* _EXERCISE TASK_
Each line that holds the word "which" is to be identified and copied.

* _SUPPLIED DATA_
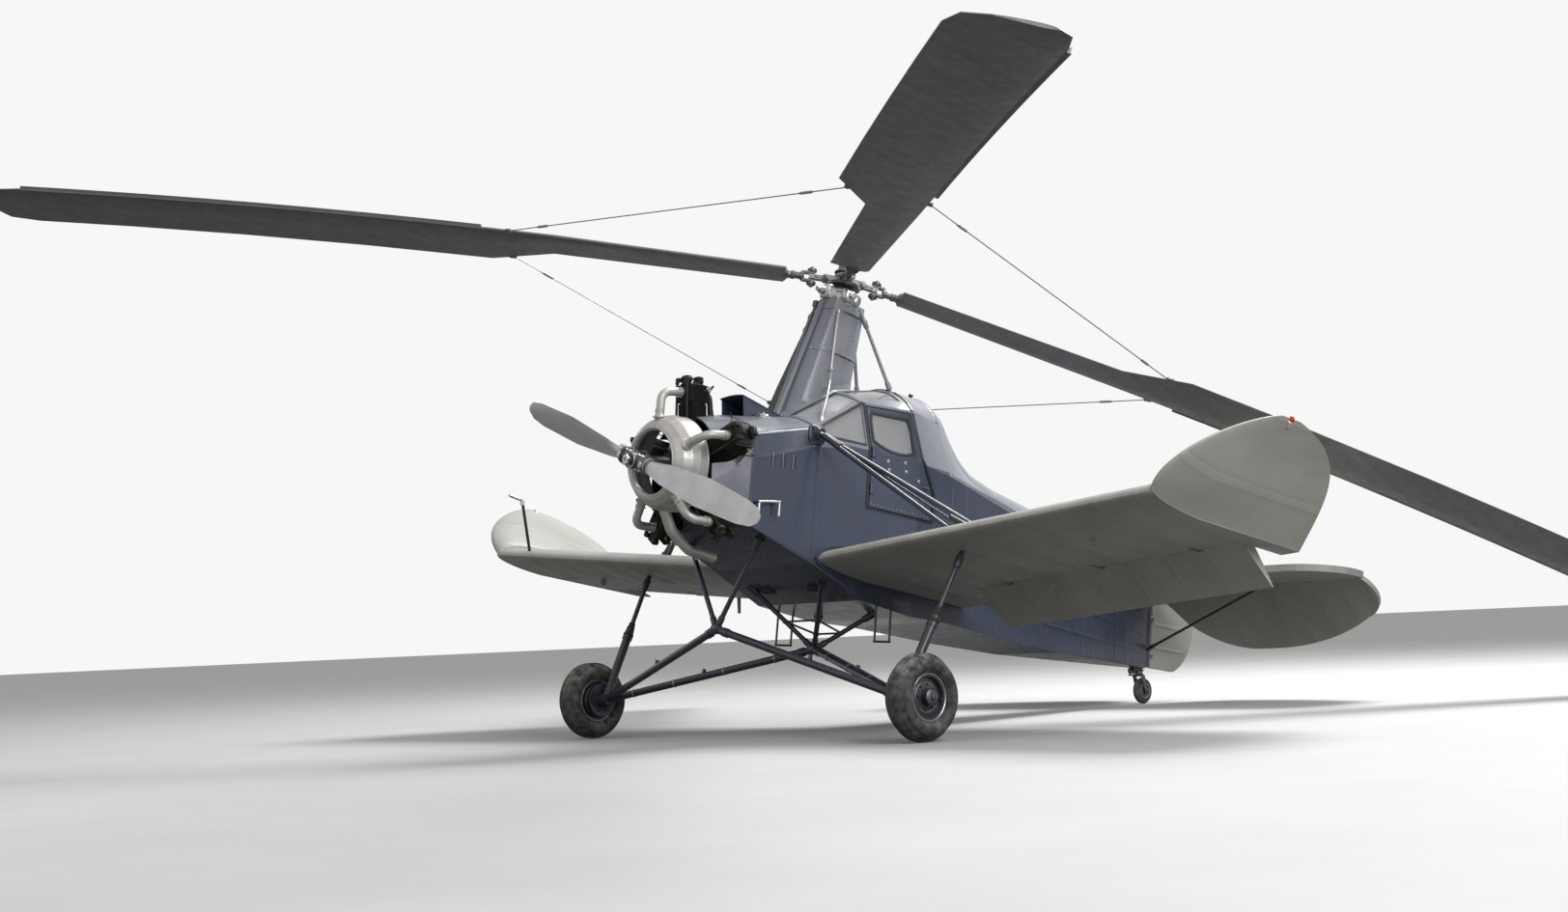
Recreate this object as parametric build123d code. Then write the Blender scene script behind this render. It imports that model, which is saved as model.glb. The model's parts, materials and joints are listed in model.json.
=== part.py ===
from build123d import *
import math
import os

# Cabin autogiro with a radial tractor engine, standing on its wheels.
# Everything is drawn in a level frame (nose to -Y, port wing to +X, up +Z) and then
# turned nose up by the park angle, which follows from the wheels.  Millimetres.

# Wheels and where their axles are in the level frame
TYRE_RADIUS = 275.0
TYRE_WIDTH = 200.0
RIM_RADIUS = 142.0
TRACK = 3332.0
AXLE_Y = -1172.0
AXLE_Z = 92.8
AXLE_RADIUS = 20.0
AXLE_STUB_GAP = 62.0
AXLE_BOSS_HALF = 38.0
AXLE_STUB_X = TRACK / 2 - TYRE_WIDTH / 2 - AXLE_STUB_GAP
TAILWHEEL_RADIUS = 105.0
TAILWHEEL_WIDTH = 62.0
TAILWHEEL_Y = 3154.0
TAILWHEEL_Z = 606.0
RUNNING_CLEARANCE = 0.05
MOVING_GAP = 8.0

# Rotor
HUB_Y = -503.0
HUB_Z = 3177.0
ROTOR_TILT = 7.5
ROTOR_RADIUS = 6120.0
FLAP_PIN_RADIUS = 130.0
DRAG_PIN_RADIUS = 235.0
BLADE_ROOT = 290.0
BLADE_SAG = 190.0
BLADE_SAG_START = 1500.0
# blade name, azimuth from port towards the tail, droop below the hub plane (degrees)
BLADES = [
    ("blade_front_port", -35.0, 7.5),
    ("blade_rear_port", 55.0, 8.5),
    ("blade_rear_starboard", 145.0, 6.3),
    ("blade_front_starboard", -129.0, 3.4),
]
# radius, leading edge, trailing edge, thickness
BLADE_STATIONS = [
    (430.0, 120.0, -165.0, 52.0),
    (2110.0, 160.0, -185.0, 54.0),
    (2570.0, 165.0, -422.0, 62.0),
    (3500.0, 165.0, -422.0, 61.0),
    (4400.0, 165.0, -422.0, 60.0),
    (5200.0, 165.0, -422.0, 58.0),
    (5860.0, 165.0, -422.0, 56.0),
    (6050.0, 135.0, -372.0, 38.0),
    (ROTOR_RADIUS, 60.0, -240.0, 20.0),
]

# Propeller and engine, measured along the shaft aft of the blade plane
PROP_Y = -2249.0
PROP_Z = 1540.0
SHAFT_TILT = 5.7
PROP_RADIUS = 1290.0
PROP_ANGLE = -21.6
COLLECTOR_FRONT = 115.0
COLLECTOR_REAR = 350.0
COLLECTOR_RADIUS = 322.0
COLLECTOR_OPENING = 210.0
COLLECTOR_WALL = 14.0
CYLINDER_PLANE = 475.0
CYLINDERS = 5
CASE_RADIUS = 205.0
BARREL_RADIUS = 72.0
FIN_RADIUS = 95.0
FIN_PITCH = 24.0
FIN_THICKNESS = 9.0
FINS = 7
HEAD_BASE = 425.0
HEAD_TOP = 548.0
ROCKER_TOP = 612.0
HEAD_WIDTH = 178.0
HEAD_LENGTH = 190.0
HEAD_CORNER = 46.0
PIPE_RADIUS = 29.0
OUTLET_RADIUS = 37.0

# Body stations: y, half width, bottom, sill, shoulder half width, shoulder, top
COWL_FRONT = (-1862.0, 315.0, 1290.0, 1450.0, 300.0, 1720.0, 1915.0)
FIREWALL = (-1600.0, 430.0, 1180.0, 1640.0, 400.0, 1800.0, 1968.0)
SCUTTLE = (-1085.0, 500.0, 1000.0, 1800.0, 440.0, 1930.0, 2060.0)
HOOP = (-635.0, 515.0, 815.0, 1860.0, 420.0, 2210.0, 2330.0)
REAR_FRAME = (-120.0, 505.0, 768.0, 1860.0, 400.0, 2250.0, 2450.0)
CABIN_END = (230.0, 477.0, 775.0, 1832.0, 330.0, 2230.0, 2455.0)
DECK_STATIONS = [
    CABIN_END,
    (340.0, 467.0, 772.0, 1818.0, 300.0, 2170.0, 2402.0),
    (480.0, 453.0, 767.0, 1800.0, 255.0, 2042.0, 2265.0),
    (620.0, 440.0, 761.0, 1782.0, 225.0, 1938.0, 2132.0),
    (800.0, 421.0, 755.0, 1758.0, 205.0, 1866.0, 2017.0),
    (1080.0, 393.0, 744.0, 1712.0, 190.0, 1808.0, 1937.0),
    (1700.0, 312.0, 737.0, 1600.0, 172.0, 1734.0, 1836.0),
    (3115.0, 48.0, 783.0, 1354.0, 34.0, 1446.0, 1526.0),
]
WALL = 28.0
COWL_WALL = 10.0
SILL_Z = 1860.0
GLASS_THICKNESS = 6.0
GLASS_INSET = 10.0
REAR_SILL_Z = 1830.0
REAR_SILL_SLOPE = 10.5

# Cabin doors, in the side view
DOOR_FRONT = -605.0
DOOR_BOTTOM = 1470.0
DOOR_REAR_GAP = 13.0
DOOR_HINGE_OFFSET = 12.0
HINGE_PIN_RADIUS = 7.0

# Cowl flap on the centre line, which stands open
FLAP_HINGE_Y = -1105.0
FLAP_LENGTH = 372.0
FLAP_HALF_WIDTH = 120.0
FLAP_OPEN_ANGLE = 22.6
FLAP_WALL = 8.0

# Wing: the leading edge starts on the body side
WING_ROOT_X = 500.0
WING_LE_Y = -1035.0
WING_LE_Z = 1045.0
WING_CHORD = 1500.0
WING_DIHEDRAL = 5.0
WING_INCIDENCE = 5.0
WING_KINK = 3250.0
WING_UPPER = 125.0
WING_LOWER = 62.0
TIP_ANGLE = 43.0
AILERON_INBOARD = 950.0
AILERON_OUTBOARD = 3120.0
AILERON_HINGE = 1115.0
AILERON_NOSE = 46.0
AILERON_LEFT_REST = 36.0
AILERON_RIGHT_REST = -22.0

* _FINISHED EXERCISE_
Recreate this object as parametric build123d code. Then write the Blender scene script behind this render. It imports that model, which is saved as model.glb. The model's parts, materials and joints are listed in model.json.
# turned nose up by the park angle, which follows from the wheels.  Millimetres.
# Cowl flap on the centre line, which stands open